The next day we were picked up by the army at our individual houses and taken to Mrs. Bates's house, which was our gathering spot. From there we got into a station wagon. It was a convoy. They had a jeep in front, a jeep behind, and armed soldiers in each of them. I think there were machine-gun mounts on the back of the jeeps.
There were nine of us, and a station wagon was not very big. You had the driver, an officer in charge, and then us. We were all kind of squooshed in, riding along making jokes about it. There was no traffic, and no people were in front of Central. They had blocked off the school at least a half a block away. Nobody could enter without appropriate passes. I guess in army terms, they really had secured the area.
A helicopter was hovering overhead. You could see the news cameras across the street. And as we got out of the station wagon, a cordon of soldiers surrounded us. They marched, and we kind of strolled along, walking up the steps. Central is big, really built more like a college campus. The school is a couple of blocks long. A series of steps lead up to the front, which is very imposing. It was real drama going from the station wagon to the front door of the school. It probably took us four or five minutes just to walk up to the front of the steps.

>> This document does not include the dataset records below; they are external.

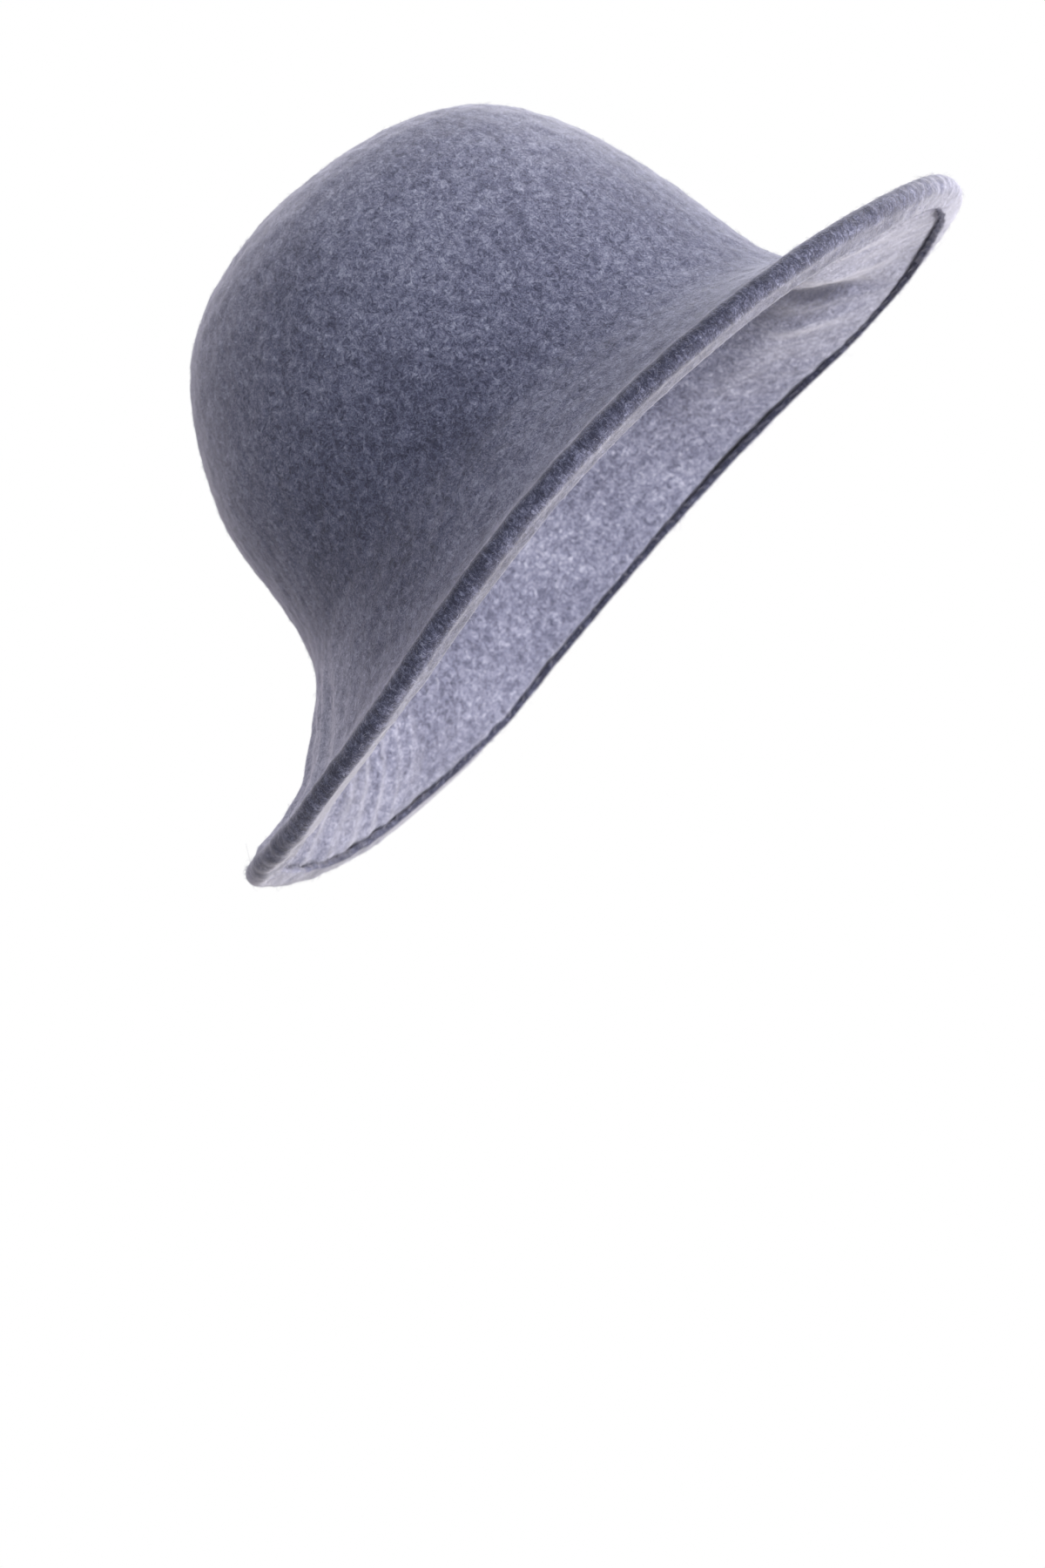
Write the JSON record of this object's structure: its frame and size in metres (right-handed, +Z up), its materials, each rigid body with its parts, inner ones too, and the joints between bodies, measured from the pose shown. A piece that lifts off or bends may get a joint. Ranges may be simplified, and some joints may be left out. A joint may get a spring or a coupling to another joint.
{
  "type": "brimmed wool felt hat",
  "caption": "Heather-grey wool-felt hat with a rounded cloche crown, a wavy brim with a rolled wired edge, and an inner petersham sweatband.",
  "frame": {"origin": "centre of the brim outline, on the plane the hat rests on", "axes": "+Z up through the crown, -Y towards the wearer's front, +X towards the wearer's left"},
  "size_m": [0.2434, 0.3335, 0.1666],
  "materials": {
    "felt": "heather-grey blocked wool felt, matt and slightly fuzzy",
    "millinery_wire": "steel wire wrapped in white cotton",
    "joiner_metal": "crimped tube",
    "thread": "grey sewing thread",
    "petersham": "dark grey ribbed petersham ribbon",
    "bow_ribbon": "dark grey narrow ribbon",
    "label_satin": "white woven satin"
  },
  "bodies": {
    "hat": {"felt_hood": "felt", "edge_wire": "millinery_wire", "wire_joiner": "joiner_metal", "hem_stitches": "thread", "sweatband": "petersham", "sweatband_stitches": "thread", "bow_loops": "bow_ribbon", "bow_knot": "bow_ribbon", "size_tab": "label_satin", "label_stitches": "thread"},
    "front_brim": {"felt_brim_front": "felt", "edge_wire_front": "millinery_wire", "hem_stitches_front": "thread"},
    "label": {"care_label": "label_satin"}
  },
  "joints": [
    {"name": "brim_front_flex", "type": "hinge", "parent": "hat", "child": "front_brim", "pos_m": [0, -0.118, 0.01], "axis": [-1, 0, 0], "range_deg": [-22, 25]},
    {"name": "care_label_flip", "type": "hinge", "parent": "hat", "child": "label", "pos_m": [0.0356, 0.07703, 0.07387], "axis": [0.8411, -0.5408, 0], "range_deg": [0, 100]}
  ]
}
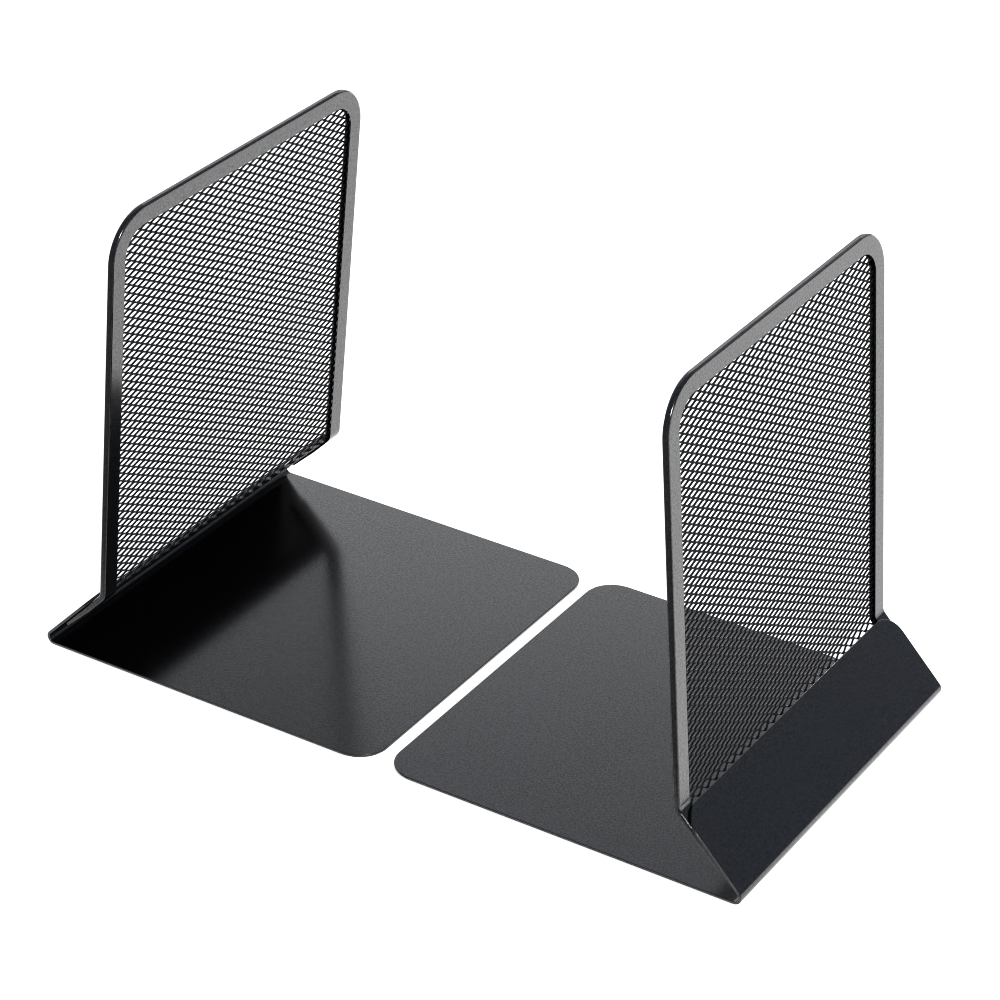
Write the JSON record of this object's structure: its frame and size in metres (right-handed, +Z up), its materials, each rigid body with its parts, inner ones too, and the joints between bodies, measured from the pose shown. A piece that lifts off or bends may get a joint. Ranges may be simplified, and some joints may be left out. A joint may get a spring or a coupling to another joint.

Most people didn't believe Eisenhower would ever use that much force to get us back in school. I thought that that was important, but I had no idea of the importance of it beyond my particular situation. Also, we had been out of school for three weeks, so all of us were getting a little itchy about getting further behind in our course work.
Every day the troops would bring us to the school. Initially we each had a paratrooper who would wait outside the classroom to escort us to the next class, so that we were never alone. All the troop personnel at the school were white, even though the army was integrated at that time. The black men were kept back at the air force base. I've run into both black and white men who were in that 101st Airborne Division assigned to Little Rock. Each of them that I met has said how proud he was to be assigned to that duty.
The officers had sidearms in the school. The first day or so they had rifles inside the school. When Governor Faubus said Arkansas was occupied, that was true.
The army regulars and the 101st Airborne Division were withdrawn by November. Only the federalized Arkansas National Guard remained.
The first month with the troops and all of the media attention had been the point of high euphoria. In fact, conditions in the school were fairly tranquil. You had this great show of force. And also the most avid of the segregationists were boycotting classes at that point. When the segregationists realized that we weren't leaving, they started coming back. And when they came back, all hell started breaking loose. From around Thanksgiving until about March or April, it really was like having to fight hand-to-hand combat. It was trench warfare.
As they withdrew the troops from inside the corridors, you were subjected to all kinds of taunts, someone attempting to trip you, pour ink on you, in some other way ruin your clothing, and at worst, someone physically attacking you. I never had ink thrown on me. I got hit with water guns. We got calls at all times of the night—people saying they were going to have acid in the water guns and they were going to squirt it in our faces.
The biggest problems were in the halls and in physical education. In both places you had large numbers of students. The most difficult place for me was phys. ed., and that class was a requirement. The instructors just didn't want us there, and they didn't hide it a lot. When we were playing soccer or another activity, they didn't make any effort to pair you with students who were supportive. You got the feeling they deliberately put you with the most hostile kids.